The latest thing is “binge-watch addiction.” It was put on the radar of this column by a PR outfit peddling the expertise of a sobriety coach. This coach was offered as an authority on a new plague that had been reported in a British newspaper. That paper, not a tabloid, had asserted with comical confidence that, “Three people had been treated for ‘binge-watching addiction’ to television box sets in the first reported cases of their kind in Britain.” It went on to report, “The patients sought help at a Harley Street clinic after admitting that Netflix and other on-demand television services had taken over their lives.”

From left, Jesse Pinkman (Aaron Paul), Mike (Jonathan Banks) and Walter White (Bryan Cranston) in a scene from Breaking Bad. A registered psychotherapist in England says the series sent one 35-year-old London man 'spiralling into Netflix addiction.'Ursula Coyote/AMC

Three people. Count them: three people. And they all went to a Harley Street clinic. Did they go together, dividing the cab fare? That was one of my questions. Eyes ablaze with amazement, I read further. A registered psychotherapist said that the series, Breaking Bad, had sent one 35-year-old London man “spiralling into Netflix addiction.” After Breaking Bad, he got hooked on Making a Murderer. And this psychotherapist now claimed, “The man’s work began to suffer and he was soon in fear for his job. He was single and his TV obsession meant any relationship was out of the question.”

Well, that’s just terrible. But implausible. In reality, it’s unlikely that Breaking Bad, a masterpiece, was the core issue. More likely the chap’s job and single status influenced his “spiralling” into isolation and an orgy of Netflix-viewing. Or maybe he was bored stiff by the Brexit debate and couldn’t stand it any longer. He found solace in the antics of Walter White and Jesse Pinkman. Who wouldn’t? Then he discovered that Boris Johnson had been elected Prime Minister and would be in office for years to come. Perhaps he’s a supporter of Queens Park Rangers and, like most QPR supporters, lives in an existential hell of apprehension. The more plausible explanations are legion. Binge-watch addiction, my Pilates-formed posterior.
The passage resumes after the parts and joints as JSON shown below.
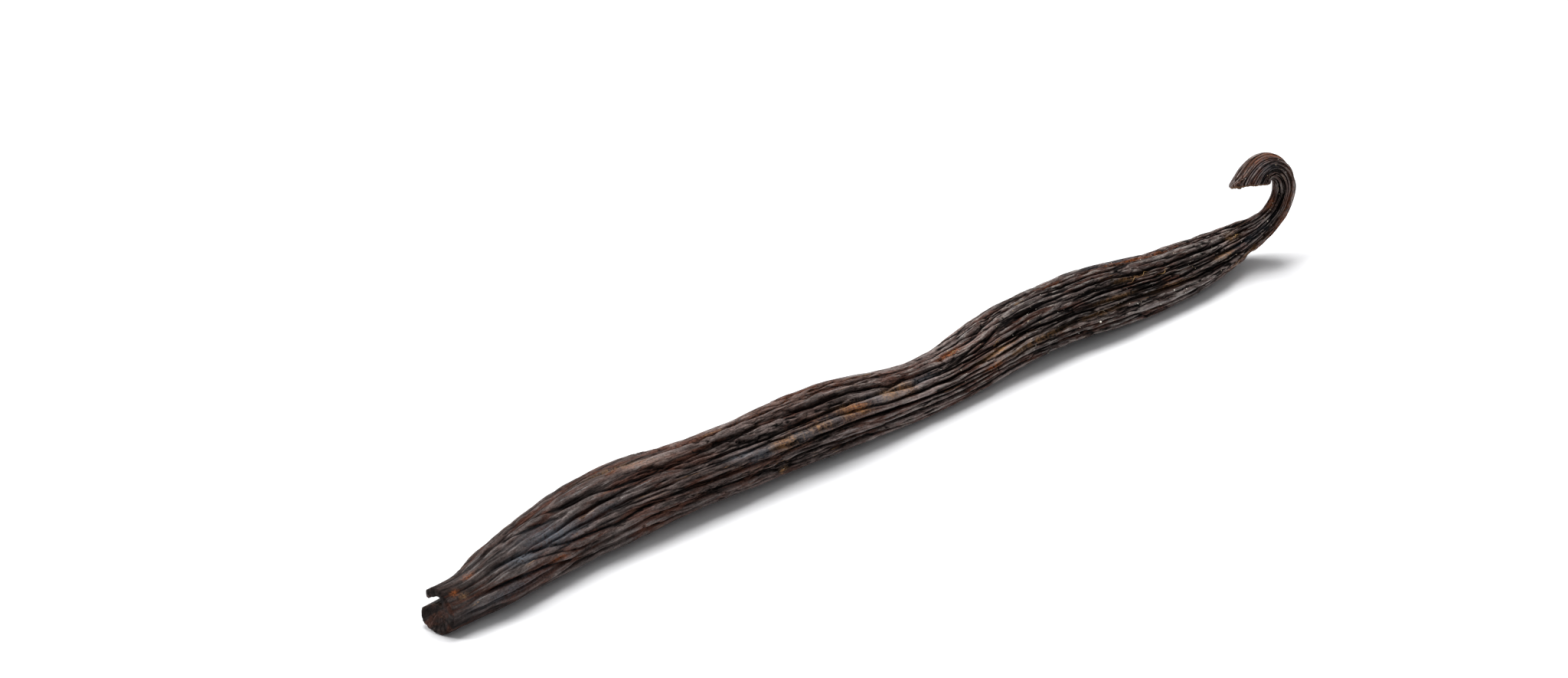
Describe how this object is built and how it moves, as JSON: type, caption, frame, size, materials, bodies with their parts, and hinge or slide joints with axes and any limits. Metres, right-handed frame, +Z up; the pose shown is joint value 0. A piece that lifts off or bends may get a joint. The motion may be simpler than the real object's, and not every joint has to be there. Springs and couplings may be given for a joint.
{
  "type": "vanilla bean",
  "caption": "Cured vanilla bean: a slender, dark, lengthwise-furrowed pod with a blunt split blossom end and a curled hook at the stem end.",
  "frame": {"origin": "middle of the pod's box, on the surface that it lies on", "axes": "+X along the pod from its blossom end to its hooked stem end, +Y across the pod to the left as seen from the blossom end, +Z up"},
  "size_m": [0.1494, 0.0138, 0.015],
  "materials": {
    "pod_skin": "dark oily brown, satin, with near-black furrows and reddish ridges"
  },
  "bodies": {
    "root": {"pod": "pod_skin"}
  },
  "joints": []
}
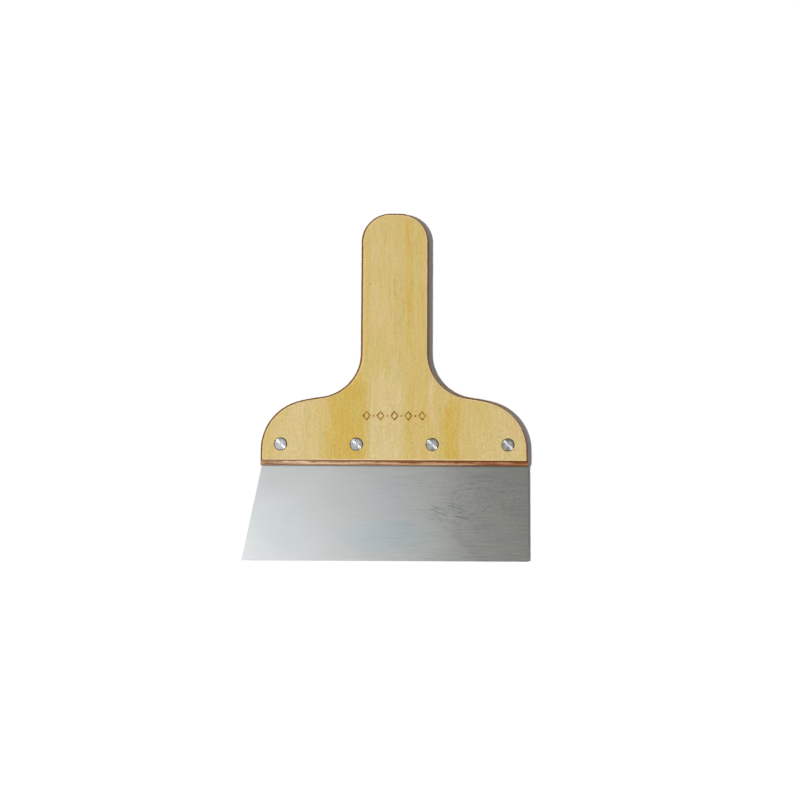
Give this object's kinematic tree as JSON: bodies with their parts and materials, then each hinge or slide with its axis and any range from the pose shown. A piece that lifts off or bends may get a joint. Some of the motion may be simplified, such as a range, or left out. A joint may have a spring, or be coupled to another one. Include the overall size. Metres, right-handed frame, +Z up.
{
  "type": "drywall taping knife",
  "caption": "Drywall taping knife: a thin steel blade let into the foot of a T-shaped plywood handle and held by a row of flush rivets.",
  "frame": {"origin": "middle of the knife's footprint, on the surface that its back face lies on; the handle's middle line is at x = 4.7 mm", "axes": "+Z up out of the front face, through the knife's thickness; +Y from the blade's working edge to the end of the grip; +X across the blade, towards its straight side"},
  "size_m": [0.1499, 0.185, 0.009],
  "materials": {
    "blade_steel": "fine brushed",
    "face_veneer": "sanded, clear sealed",
    "inner_ply": "sanded, clear sealed",
    "rivet_metal": "turned, satin"
  },
  "bodies": {
    "root": {"blade": "blade_steel", "rear_face_veneer": "face_veneer", "rear_crossband": "inner_ply", "core_ply": "inner_ply", "front_crossband": "inner_ply", "front_face_veneer": "face_veneer", "rivet_post_1": "rivet_metal", "rivet_barrel_1": "rivet_metal", "rivet_post_2": "rivet_metal", "rivet_barrel_2": "rivet_metal", "rivet_post_3": "rivet_metal", "rivet_barrel_3": "rivet_metal", "rivet_post_4": "rivet_metal", "rivet_barrel_4": "rivet_metal"}
  },
  "joints": []
}
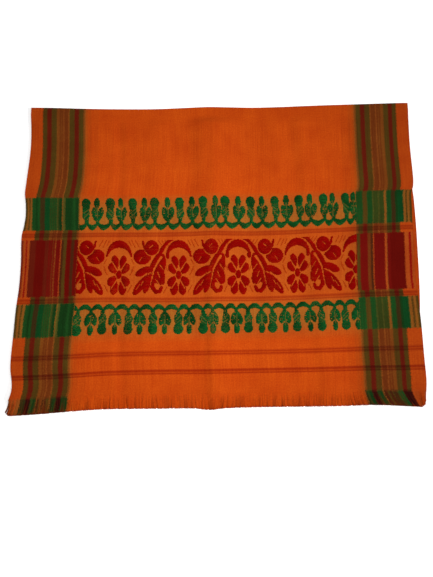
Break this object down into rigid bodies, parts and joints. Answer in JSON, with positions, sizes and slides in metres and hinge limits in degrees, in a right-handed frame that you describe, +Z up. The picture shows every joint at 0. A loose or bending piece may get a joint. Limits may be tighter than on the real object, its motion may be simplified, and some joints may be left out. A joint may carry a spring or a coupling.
{
  "type": "gamusa, folded handwoven cotton cloth",
  "caption": "Orange handwoven cotton gamusa folded in thirds and laid flat, with striped selvedge borders, a red flower band between green curl bands, and a warp fringe.",
  "frame": {"origin": "on the surface the cloth lies on, under the middle of its box", "axes": "+X across the cloth to its right selvedge, +Y from the fringed end to the rear fold, +Z up"},
  "size_m": [0.7162, 0.5644, 0.0063],
  "materials": {
    "cloth_face": "matt handwoven cotton, orange with green and red extra-weft bands",
    "cloth_under": "matt handwoven cotton, plain orange with striped selvedge borders",
    "fringe_border": "loose cotton warp, dark green and dark red",
    "fringe_field": "loose cotton warp, orange"
  },
  "bodies": {
    "root": {"face_panel": "cloth_face", "under_layers": "cloth_under", "fringe_left_border": "fringe_border", "fringe_field_left": "fringe_field", "fringe_field_right": "fringe_field", "fringe_right_border": "fringe_border"}
  },
  "joints": []
}
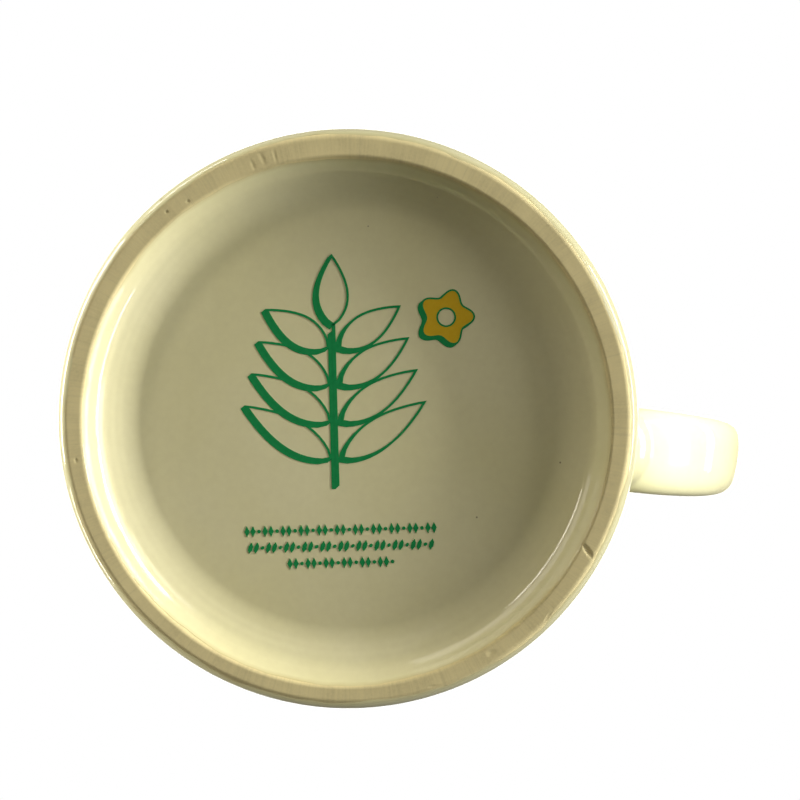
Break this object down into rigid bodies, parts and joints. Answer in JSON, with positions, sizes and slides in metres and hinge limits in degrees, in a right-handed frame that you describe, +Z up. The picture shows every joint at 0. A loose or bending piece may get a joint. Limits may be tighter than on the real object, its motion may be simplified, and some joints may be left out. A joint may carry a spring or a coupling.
{
  "type": "ceramic mug",
  "caption": "Straight-sided glazed ceramic mug with a D-shaped strap handle, a bare clay foot ring and a small printed emblem in the foot recess.",
  "frame": {"origin": "centre of the rectangle under the whole mug, on the plane that the foot ring stands on; the cup's own axis is at x = -13.4 mm", "axes": "+Z up through the open mouth, +X along the handle's reach, +Y across the cup"},
  "size_m": [0.1088, 0.082, 0.095],
  "materials": {
    "bare_clay": "matte",
    "joining_slip": "matte",
    "cream_glaze": "gloss",
    "green_ink": "gloss",
    "yellow_ink": "gloss"
  },
  "bodies": {
    "root": {"cup_body": "bare_clay", "handle_core": "bare_clay", "lower_slip_joint": "joining_slip", "upper_slip_joint": "joining_slip", "outer_glaze": "cream_glaze", "liner_glaze": "cream_glaze", "base_glaze": "cream_glaze", "handle_glaze": "cream_glaze", "print_sprig_green": "green_ink", "print_blossom_yellow": "yellow_ink", "print_row_1": "green_ink", "print_row_2": "green_ink", "print_row_3": "green_ink"}
  },
  "joints": []
}
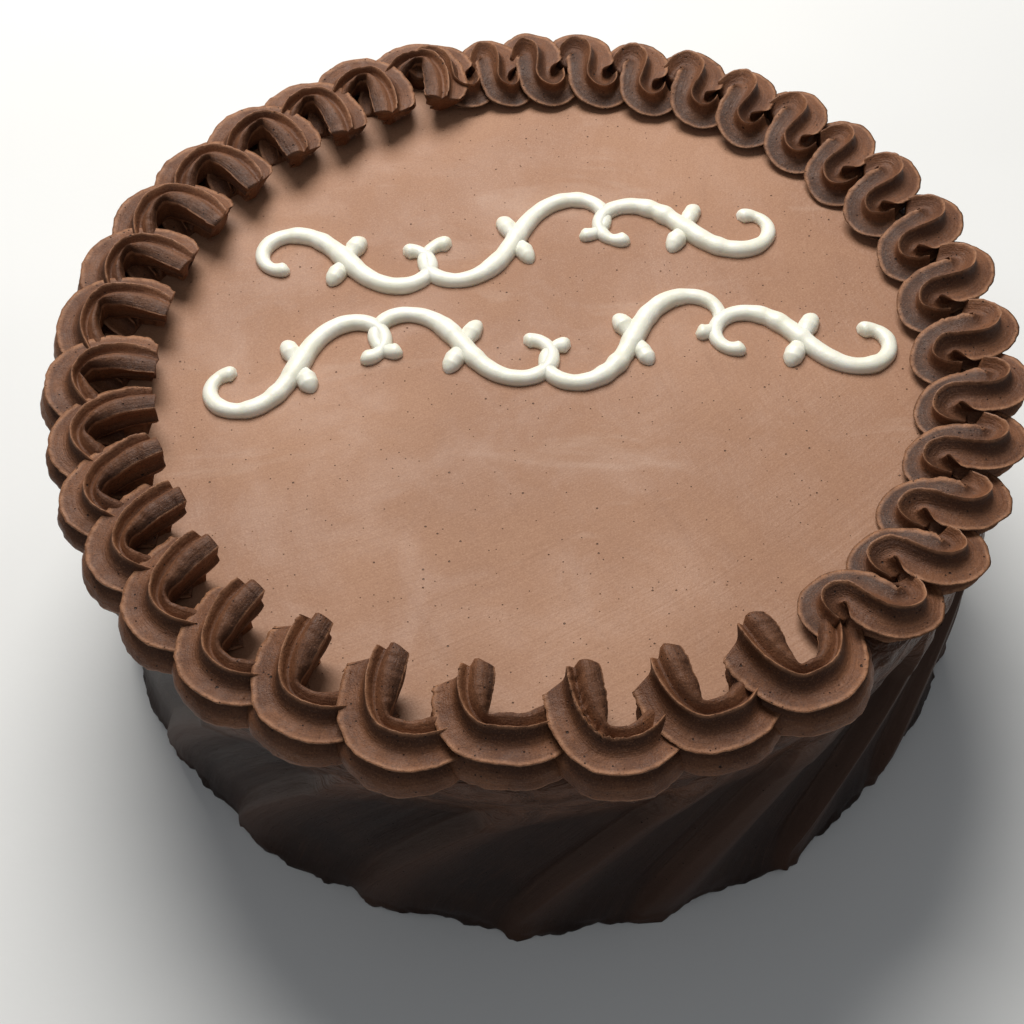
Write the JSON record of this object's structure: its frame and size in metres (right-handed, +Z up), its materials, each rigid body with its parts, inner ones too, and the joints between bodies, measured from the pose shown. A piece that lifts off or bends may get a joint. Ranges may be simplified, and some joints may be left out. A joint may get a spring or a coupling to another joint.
{
  "type": "iced layer cake",
  "caption": "Round iced layer cake with a flat top, a piped shell border round the rim, a swirled side and piped cream scrolls.",
  "frame": {"origin": "centre of the flat underside, on the cake's axis", "axes": "+Z up along the cake's axis; -Y faces the viewer of the scrolls, which read left to right along +X"},
  "size_m": [0.2826, 0.2808, 0.1118],
  "materials": {
    "cake": "smooth chocolate buttercream, satin",
    "piped_border": "piped chocolate buttercream, satin with sharp ridges",
    "scrolls": "cream coloured piped buttercream, soft gloss"
  },
  "bodies": {
    "root": {"cake": "cake", "piped_border": "piped_border", "scroll_upper": "scrolls", "scroll_lower": "scrolls"}
  },
  "joints": []
}
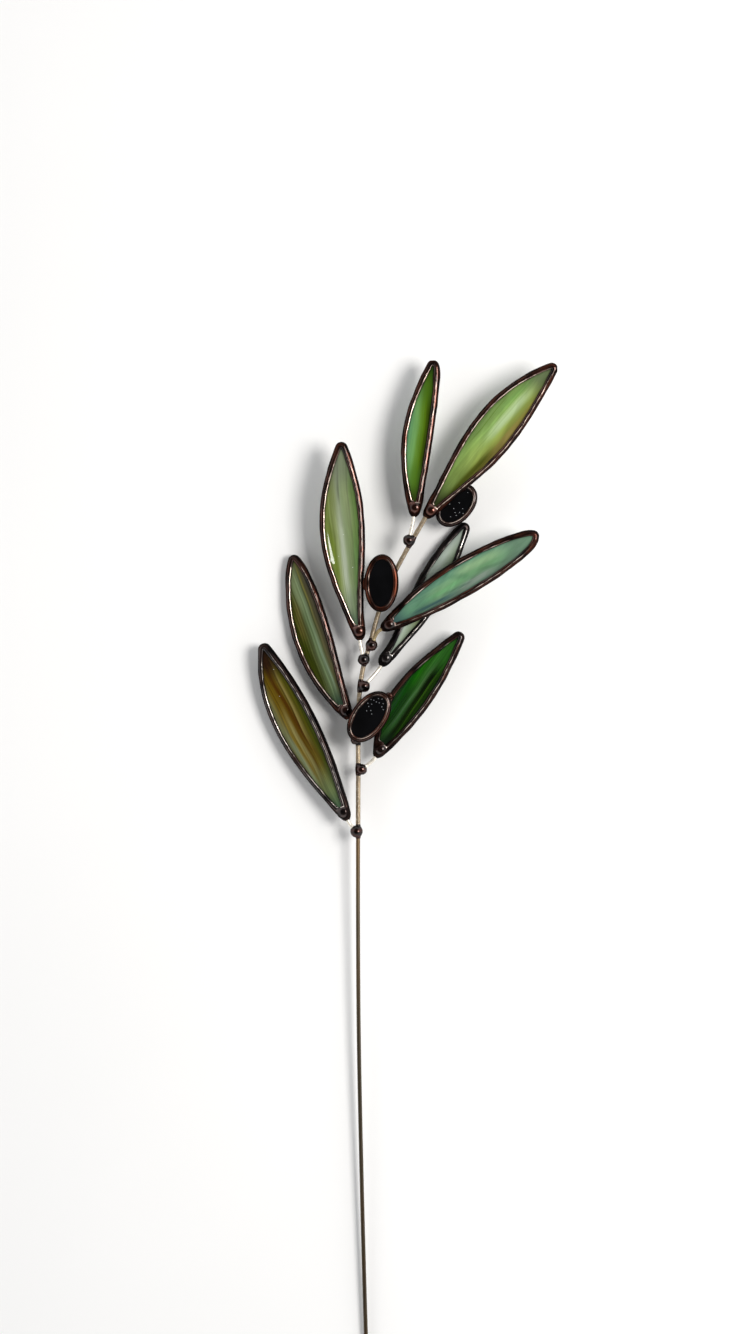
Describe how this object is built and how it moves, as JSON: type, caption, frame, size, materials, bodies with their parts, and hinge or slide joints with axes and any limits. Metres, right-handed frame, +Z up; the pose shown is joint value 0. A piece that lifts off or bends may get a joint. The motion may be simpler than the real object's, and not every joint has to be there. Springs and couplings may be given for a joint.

Drollery aside, this column is disappointed to sees the dreaded return of reports that television viewing is a signifier of evil influences. Lo these many years, watching TV has been cited as the reason for the degrading of public discourse and the epidemic of short attention spans in children who are by nature, easily distracted. “Blame TV” is the motto of every two-bit, short-attention-span pundit the world over.

This column says “hooey” to the alleged pestilence that is “binge-watch addiction.” The point, made clear in the way my attention was drawn to the matter, is to elevate people who call themselves a sobriety coach, or such, as big-time experts and talking heads pontificating about a scourge that doesn’t really exist. I mean, three people. Count ‘em: three people.

Besides, the habit of binge-watching did not start with Netflix and other streaming services. The possibility of watching multiple episodes of a TV series in a blowout was established years and years ago when an entire series was made available to own or rent on discs. Seriously now, think back and you’ll realize that binge-watching was established when Blockbuster Video was still a going concern. Note that the absurd report in that British paper actually used the antique term, “box set.”

This column was put in mind of the absurdity of theories about the dangers of television recently when it met up with a friend from Newfoundland. The friend was talking about family matters there and reported that her Nan, who is 96 years old, was disappointed that her evenings out at bingo were curtailed to three nights a week from five, because of the inclement winter weather. What was Nan doing on these stay-home nights? Watching and enjoying old movies on the Turner Classic Movies channel.

What Nan has, is discipline. Bit of this, bit of that. We all have discipline and it ill-behooves anyone to blame television for destroying anything or any person.